[3D code data]

[BEGIN]

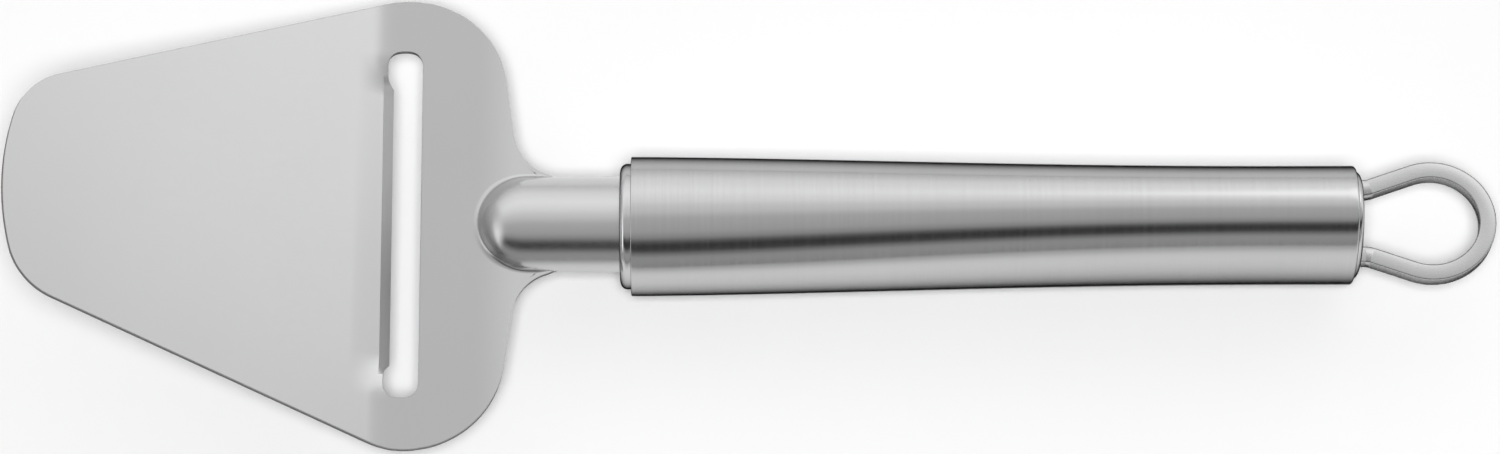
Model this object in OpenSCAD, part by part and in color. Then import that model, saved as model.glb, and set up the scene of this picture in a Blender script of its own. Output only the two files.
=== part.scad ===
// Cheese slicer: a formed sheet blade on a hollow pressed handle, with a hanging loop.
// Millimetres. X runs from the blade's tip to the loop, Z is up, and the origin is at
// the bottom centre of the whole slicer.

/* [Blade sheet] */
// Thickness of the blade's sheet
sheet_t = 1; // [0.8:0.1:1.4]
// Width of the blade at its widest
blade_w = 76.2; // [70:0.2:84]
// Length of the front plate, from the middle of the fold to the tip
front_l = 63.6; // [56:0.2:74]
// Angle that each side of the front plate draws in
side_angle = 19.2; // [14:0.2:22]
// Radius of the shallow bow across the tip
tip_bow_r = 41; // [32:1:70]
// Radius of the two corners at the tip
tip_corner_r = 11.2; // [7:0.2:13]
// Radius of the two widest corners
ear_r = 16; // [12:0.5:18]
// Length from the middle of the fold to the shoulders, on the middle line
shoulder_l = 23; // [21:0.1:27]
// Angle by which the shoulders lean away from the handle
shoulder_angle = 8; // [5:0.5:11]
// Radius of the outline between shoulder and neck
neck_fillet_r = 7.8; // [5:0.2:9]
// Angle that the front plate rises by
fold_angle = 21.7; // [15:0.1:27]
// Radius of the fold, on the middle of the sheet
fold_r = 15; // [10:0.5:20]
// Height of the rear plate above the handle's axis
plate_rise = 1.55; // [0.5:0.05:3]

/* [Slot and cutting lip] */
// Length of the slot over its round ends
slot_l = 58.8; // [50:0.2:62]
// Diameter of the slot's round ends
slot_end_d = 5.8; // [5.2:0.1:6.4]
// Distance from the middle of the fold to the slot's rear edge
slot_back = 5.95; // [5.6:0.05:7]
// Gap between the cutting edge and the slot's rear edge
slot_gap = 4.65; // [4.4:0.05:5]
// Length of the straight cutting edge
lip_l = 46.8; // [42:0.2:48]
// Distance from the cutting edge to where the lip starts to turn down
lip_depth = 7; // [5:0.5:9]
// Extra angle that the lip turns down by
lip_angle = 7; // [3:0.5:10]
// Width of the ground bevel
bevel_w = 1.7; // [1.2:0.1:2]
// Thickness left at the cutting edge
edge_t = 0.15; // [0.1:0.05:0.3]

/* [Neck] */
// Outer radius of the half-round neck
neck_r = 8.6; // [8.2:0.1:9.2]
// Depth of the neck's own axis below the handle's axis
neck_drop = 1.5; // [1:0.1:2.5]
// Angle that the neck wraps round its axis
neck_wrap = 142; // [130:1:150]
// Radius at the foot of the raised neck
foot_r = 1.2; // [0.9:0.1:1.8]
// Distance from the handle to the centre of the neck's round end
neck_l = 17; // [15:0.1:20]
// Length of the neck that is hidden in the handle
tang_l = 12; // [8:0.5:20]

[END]
[BEGIN]

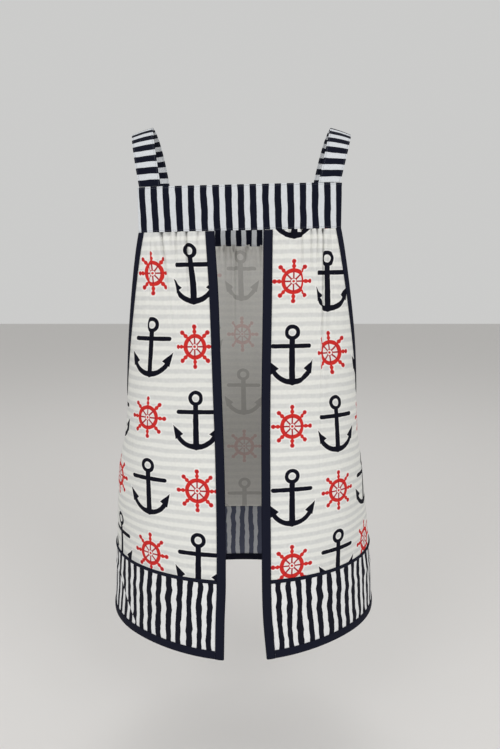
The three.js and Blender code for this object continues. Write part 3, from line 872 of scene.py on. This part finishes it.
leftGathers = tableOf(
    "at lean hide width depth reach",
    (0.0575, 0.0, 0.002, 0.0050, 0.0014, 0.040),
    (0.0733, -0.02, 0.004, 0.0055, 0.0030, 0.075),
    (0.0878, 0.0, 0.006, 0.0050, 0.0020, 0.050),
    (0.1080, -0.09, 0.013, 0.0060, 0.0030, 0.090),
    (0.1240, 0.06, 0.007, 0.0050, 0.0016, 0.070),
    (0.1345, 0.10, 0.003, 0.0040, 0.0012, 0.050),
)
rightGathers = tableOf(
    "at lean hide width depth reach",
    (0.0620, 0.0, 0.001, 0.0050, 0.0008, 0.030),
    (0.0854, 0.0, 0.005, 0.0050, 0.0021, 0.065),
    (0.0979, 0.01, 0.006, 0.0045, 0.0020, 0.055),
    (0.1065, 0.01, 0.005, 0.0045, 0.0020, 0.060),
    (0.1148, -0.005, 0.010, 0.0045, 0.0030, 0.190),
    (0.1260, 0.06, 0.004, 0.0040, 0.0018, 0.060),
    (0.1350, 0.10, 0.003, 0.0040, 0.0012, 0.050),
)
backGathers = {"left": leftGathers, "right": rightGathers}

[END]
[BEGIN]

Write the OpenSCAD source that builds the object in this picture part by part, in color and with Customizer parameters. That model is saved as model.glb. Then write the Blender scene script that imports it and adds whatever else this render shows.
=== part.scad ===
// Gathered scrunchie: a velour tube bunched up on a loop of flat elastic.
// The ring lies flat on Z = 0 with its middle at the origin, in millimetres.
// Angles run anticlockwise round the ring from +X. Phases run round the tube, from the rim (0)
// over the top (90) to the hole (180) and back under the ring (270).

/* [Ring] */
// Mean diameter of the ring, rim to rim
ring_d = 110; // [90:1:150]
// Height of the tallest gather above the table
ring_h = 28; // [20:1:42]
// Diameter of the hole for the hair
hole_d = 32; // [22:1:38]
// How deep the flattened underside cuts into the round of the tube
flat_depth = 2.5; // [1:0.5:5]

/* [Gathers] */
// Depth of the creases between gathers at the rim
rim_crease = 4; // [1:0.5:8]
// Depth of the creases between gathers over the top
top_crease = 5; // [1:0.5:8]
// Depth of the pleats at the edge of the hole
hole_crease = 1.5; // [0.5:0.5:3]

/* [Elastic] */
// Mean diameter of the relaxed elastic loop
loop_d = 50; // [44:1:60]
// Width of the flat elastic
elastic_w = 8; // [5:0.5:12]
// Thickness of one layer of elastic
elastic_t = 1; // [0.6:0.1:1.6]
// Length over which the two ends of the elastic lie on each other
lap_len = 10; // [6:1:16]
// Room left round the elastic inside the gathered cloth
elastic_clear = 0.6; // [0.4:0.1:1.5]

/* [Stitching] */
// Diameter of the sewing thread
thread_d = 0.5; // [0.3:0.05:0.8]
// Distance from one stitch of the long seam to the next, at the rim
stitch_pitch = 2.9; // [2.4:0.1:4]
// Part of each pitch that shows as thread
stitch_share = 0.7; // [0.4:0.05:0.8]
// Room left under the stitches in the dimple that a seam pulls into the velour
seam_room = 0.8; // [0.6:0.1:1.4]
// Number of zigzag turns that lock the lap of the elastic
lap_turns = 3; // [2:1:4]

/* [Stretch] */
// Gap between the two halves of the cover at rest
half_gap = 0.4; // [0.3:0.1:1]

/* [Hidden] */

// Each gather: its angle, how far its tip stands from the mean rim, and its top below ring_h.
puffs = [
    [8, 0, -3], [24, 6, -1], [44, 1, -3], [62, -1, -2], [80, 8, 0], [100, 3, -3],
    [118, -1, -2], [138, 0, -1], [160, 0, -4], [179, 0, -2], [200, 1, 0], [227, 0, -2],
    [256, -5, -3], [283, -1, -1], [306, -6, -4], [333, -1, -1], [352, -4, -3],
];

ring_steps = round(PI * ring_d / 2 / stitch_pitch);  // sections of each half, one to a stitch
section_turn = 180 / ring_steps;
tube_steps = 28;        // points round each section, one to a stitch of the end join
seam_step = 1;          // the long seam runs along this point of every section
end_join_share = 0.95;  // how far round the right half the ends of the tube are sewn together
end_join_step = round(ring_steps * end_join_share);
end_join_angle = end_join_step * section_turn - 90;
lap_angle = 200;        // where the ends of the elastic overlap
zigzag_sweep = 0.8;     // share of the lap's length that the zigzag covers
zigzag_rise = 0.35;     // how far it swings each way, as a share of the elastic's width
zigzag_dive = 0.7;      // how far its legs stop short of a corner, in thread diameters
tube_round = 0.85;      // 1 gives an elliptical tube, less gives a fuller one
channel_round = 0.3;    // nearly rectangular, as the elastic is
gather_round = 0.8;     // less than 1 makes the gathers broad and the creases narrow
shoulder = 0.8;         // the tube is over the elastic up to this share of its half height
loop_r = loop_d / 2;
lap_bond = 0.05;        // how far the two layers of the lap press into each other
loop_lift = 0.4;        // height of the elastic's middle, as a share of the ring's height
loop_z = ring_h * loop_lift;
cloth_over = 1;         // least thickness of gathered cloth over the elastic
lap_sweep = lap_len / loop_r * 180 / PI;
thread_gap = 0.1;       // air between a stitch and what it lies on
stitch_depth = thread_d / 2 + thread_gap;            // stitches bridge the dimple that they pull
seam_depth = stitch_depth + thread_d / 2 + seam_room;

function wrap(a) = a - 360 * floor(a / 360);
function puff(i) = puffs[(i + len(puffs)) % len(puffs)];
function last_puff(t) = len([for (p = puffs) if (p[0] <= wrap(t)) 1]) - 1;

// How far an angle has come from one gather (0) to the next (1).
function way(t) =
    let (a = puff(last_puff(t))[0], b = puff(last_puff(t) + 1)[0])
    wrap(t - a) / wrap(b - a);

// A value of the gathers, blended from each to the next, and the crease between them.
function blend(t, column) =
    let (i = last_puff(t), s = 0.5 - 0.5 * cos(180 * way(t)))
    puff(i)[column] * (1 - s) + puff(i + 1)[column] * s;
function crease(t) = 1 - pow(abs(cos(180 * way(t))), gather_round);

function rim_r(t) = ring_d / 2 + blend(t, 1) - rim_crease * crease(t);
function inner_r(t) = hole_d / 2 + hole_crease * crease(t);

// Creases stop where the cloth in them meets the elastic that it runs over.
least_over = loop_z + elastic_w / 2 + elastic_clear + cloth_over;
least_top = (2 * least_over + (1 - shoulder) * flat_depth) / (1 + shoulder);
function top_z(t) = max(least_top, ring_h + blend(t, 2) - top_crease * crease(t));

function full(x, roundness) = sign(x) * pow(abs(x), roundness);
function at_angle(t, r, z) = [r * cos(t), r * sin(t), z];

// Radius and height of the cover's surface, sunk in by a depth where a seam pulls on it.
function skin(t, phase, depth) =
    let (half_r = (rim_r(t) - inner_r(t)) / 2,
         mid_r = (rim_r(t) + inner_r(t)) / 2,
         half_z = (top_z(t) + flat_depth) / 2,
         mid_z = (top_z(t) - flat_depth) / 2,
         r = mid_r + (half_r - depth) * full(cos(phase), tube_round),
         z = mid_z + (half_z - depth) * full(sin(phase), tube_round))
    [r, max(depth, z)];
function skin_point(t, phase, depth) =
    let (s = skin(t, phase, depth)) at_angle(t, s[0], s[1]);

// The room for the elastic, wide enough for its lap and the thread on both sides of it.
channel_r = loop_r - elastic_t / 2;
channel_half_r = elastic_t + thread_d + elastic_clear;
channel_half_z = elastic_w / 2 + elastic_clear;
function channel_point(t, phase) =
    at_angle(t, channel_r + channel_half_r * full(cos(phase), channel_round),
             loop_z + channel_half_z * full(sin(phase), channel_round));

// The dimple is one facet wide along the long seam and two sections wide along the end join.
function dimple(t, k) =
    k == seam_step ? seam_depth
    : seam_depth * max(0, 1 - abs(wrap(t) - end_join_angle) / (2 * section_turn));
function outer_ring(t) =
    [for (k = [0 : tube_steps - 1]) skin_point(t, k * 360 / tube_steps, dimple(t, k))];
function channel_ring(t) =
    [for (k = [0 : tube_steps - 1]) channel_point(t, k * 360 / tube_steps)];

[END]

__Aim__. Start with the line that contains "Model this object" and end with the line that contains "the whole slicer."; give those lines again exactly, and no others.

__Solution__.
Model this object in OpenSCAD, part by part and in color. Then import that model, saved as model.glb, and set up the scene of this picture in a Blender script of its own. Output only the two files.
=== part.scad ===
// Cheese slicer: a formed sheet blade on a hollow pressed handle, with a hanging loop.
// Millimetres. X runs from the blade's tip to the loop, Z is up, and the origin is at
// the bottom centre of the whole slicer.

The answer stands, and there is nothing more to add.